If this pivot towards higher-performance computing works out for Imagination remains to be seen. It certainly seems that at least having a tangible design win such as the above would certainly be a big improvement given that we’ve never seen publicly acknowledged 8XT, 9XT, 9XTP or even A-Series silicon.

Level 4 Raytracing for C-Series

Lastly, Imagination is also teasing their future C-Series architecture, confirming that it’ll be a full raytracing capable design. Although Imagination has had Raytracing IP and capable GPUs for the better part of the decade, it took Nvidia’s RTX series as well as AMD’s inclusion of Raytracing in the new generation consoles as well as RDNA2 series to seriously kick-start the RT ecosystem into gear. Imagination is taking full advantage of this revival as it dusted off its RT IP that previously had been shelved a few years ago.

Beyond confirming that the new C-Series will have ray tracing capabilities, Imagination further confirms that this will be an implementation using the company’s fullest of capabilities, including BVH processing and Coherency Sorting in hardware, a capability the company denotes as a “Level 4” ray tracing implementation, which would be more advanced than what current generation Nvidia and AMD GPUs are able to achieve at a “Level 3”.

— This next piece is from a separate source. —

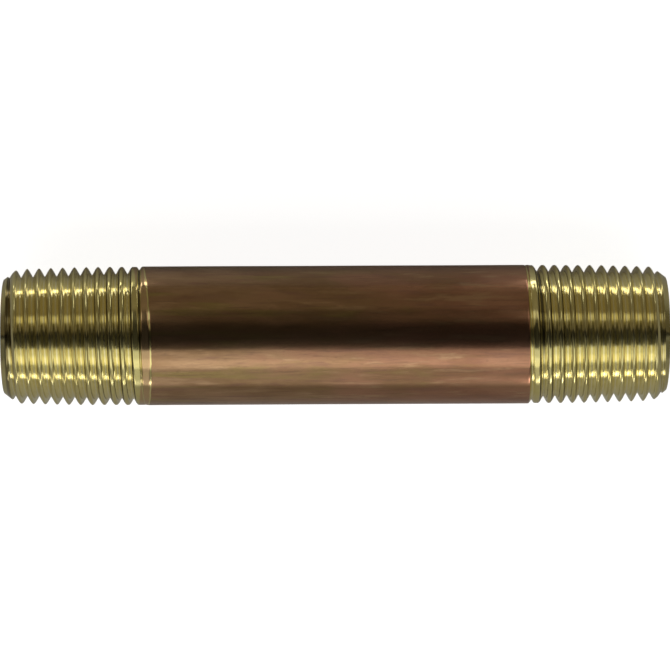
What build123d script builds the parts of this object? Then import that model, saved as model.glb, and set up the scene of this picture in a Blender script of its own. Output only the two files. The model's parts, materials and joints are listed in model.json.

Imagination explains that they’ve had these capabilities for a long time, and when discussing with customers as to what kind of capabilities they would like to see in future IP, they had chosen to go for the full-blown implementation as this was the better future-proof design choice.

Overall, it seems like Imagination is on a path where it tries to diversify itself to markets other than the typical low-power GPU use-cases. The next few years will definitely be interesting for the company, and particularly the new distributed multi-GPU approach will be something to pay attention to.